Minimal tiling path BAC contig assembler

Description

BAC contig assembler is a computational tool for assembling contig of minimally overlapping BAC clones across genomic sequence of interest for mouse and human genomes. Resulting minimal tiling path BAC contig covers up to 99% of region with average 1.3x  genomic representation  and BAC density of 7-8 BAC clones per 1MB of sequence.

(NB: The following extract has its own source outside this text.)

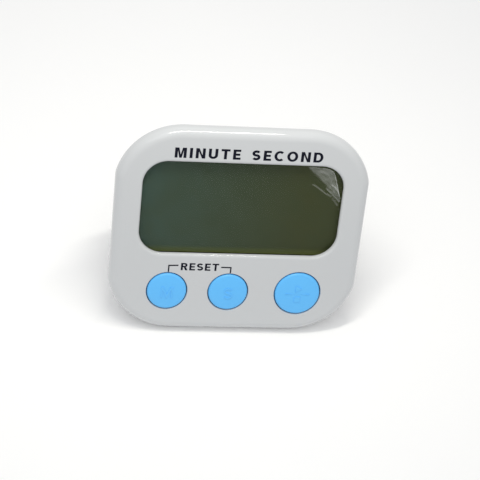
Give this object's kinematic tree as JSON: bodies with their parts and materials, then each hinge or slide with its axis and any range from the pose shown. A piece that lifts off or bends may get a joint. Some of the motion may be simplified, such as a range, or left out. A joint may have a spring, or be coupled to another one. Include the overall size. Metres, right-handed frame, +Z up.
{
  "type": "kitchen countdown timer",
  "caption": "Digital countdown timer with a wide display window, round push buttons, fold-out stand, battery door and magnet.",
  "frame": {"origin": "on the table, under the middle of the timer standing on its opened stand", "axes": "+Z up; the face looks towards -Y and leans back; +X is to the right of someone reading the face"},
  "size_m": [0.0706, 0.0428, 0.0558],
  "materials": {
    "white_abs": "gloss moulded ABS, cool white",
    "blue_abs": "semi-gloss moulded ABS, sky blue",
    "clear_lens": "clear glossy plastic",
    "clear_film": "thin clear film, creased at one corner",
    "display_polariser": "grey-green polarising film",
    "display_glass": "clear display glass",
    "display_reflector": "olive reflector film",
    "frame_plastic": "moulded ABS, natural white",
    "strip_rubber": "layered conductive rubber",
    "board_laminate": "green solder mask on glass-epoxy laminate",
    "keypad_rubber": "translucent grey silicone rubber",
    "pill_rubber": "carbon-filled rubber",
    "cell_steel": "bright nickel-plated steel",
    "contact_metal": "nickel-plated spring steel",
    "ferrite": "dark sintered ferrite",
    "sounder_brass": "thin rolled brass",
    "sounder_ceramic": "silvered piezo ceramic",
    "lead_red": "red insulated wire",
    "lead_black": "black insulated wire",
    "chip_resin": "black epoxy",
    "crystal_can": "plated metal can",
    "resistor_body": "black chip resistors",
    "capacitor_body": "tan ceramic chip capacitors",
    "inductor_coil": "enamelled copper winding on a ferrite core",
    "screw_steel": "zinc-plated steel"
  },
  "bodies": {
    "case": {"battery_cell": "cell_steel", "battery_contact_negative": "contact_metal", "battery_contact_positive": "contact_metal", "board_screws": "screw_steel", "boost_inductor": "inductor_coil", "capacitors": "capacitor_body", "case_screws": "screw_steel", "chip_cover": "chip_resin", "clock_crystal": "crystal_can", "contact_strip": "strip_rubber", "front_cover": "white_abs", "keypad_mat": "keypad_rubber", "lcd_frame": "frame_plastic", "lcd_front_glass": "display_glass", "lcd_front_polariser": "display_polariser", "lcd_rear_glass": "display_glass", "lcd_reflector": "display_reflector", "magnet": "ferrite", "main_board": "board_laminate", "protective_film": "clear_film", "rear_cover": "white_abs", "resistors": "resistor_body", "sounder_ceramic": "sounder_ceramic", "sounder_lead_black": "lead_black", "sounder_lead_red": "lead_red", "sounder_plate": "sounder_brass", "transistor": "chip_resin", "window_lens": "clear_lens"},
    "minute_button": {"minute_button": "blue_abs", "minute_pill": "pill_rubber"},
    "second_button": {"second_button": "blue_abs", "second_pill": "pill_rubber"},
    "start_button": {"start_button": "blue_abs", "start_pill": "pill_rubber"},
    "battery_door": {"battery_door": "white_abs"},
    "stand": {"stand": "white_abs"}
  },
  "joints": [
    {"name": "minute_press", "type": "slide", "parent": "case", "child": "minute_button", "axis": [0, 0.8988, -0.4384], "range_m": [0, 0.0006], "stiffness_N_per_m": 2500, "deforming": ["keypad_mat"]},
    {"name": "second_press", "type": "slide", "parent": "case", "child": "second_button", "axis": [0, 0.8988, -0.4384], "range_m": [0, 0.0006], "stiffness_N_per_m": 2500, "deforming": ["keypad_mat"]},
    {"name": "start_press", "type": "slide", "parent": "case", "child": "start_button", "axis": [0, 0.8988, -0.4384], "range_m": [0, 0.0006], "stiffness_N_per_m": 2500, "deforming": ["keypad_mat"]},
    {"name": "battery_door_turn", "type": "hinge", "parent": "case", "child": "battery_door", "pos_m": [-0.021, 0.00466, 0.02031], "axis": [0, 0.8988, -0.4384], "range_deg": [0, 50]},
    {"name": "stand_fold", "type": "hinge", "parent": "case", "child": "stand", "pos_m": [0, 0.0106, 0.03522], "axis": [1, 0, 0], "range_deg": [-42, 0]}
  ]
}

BAC contig assembly is based on WU-BLAST search of genomic sequence against TIGR BAC End Sequences Database . Availability of both BAC end sequences allow one to map clone onto genomic sequence with the help of BLAST algorithm. Using TIGR database results in retrieving redundant set of BAC clones mapped to the sequence (Fig.1A). BAC contig assembler algorithm uses this redundant set of clones to assemble minimal tiling path BAC contig which is comprised of non redundant subset of minimally overlapping clones (Fig.1B).

Fig1A.

Fig1B.

Fig.1 BAC contig assembly strategy.
A) Mapping all BAC clones from TIGR database onto genomic region of interest. B) Minimal tiling path BAC contig assembled with BAC_assembler.pl Perl program.
BAC clones are mapped with WU-BLAST and represented by thin horizontal bars joining short thick bars which are the position of BAC end sequences in the query sequence.
Taking into account the average BAC vector insert size of 150-200kb  we use only those BAC clones which end sequences are mapped within 300kb from each other allowing for short gaps of uncertain size within genomic assembly.
X axis represents nucleotides of genomic sequence.
Visualization is implemented with Genome Cryptographer software.


Organisms and Libraries


BAC contig assembler program allows for construction of minimal tiling path contigs across regions of mouse and human genome assemblies generated by UCSC Genome Project .

Following BAC libraries may be used for contig construction:


Technical Notes

Fig. 2. Assembly affect on contig construction. Thick bars represent BAC end sequences mapped onto query sequence. In some cases the length of homology is far more than the one of BAC end sequence which might be due to presence of repeated stretches of unique DNA  in local region of genomic assembly. These clones are not considered for contig assembly.
 
 



 

BAC contig assembler FAQ


Is it possible to assemble library specific contig?

BAC contig assembler program allows one to construct both library specific and mixed contigs. See Section 3 on submission page.

How can I fill in gaps in a contig?

Absence of sequence in a library causes gaps in a library specific contig. In this case gaps might be filled in with clones from other libraries. Click Yes in Section 7 on submission page to have redundant set of BACs mapped to the sequence of interest. Use  "All BAC clones mapped to sequence_name" and "List of all BAC clones mapped to sequence_name" files to insert necessary clones into minimal tiling path contig.

No contig has been assembled across genomic sequence?

There might be several reasons for absence of any clones spanning the region of interest: (i) high repeat content of sequence; (ii) there's no sequence available in the range of coordinates (you may check your sequence with the help of UCSC Genome browser. Note, that coordinates are freeze specific! ); (iii) low quality of assembly in the genomic region; (iv) the region is recalcitrant to cloning which leads to its absence in genomic libraries.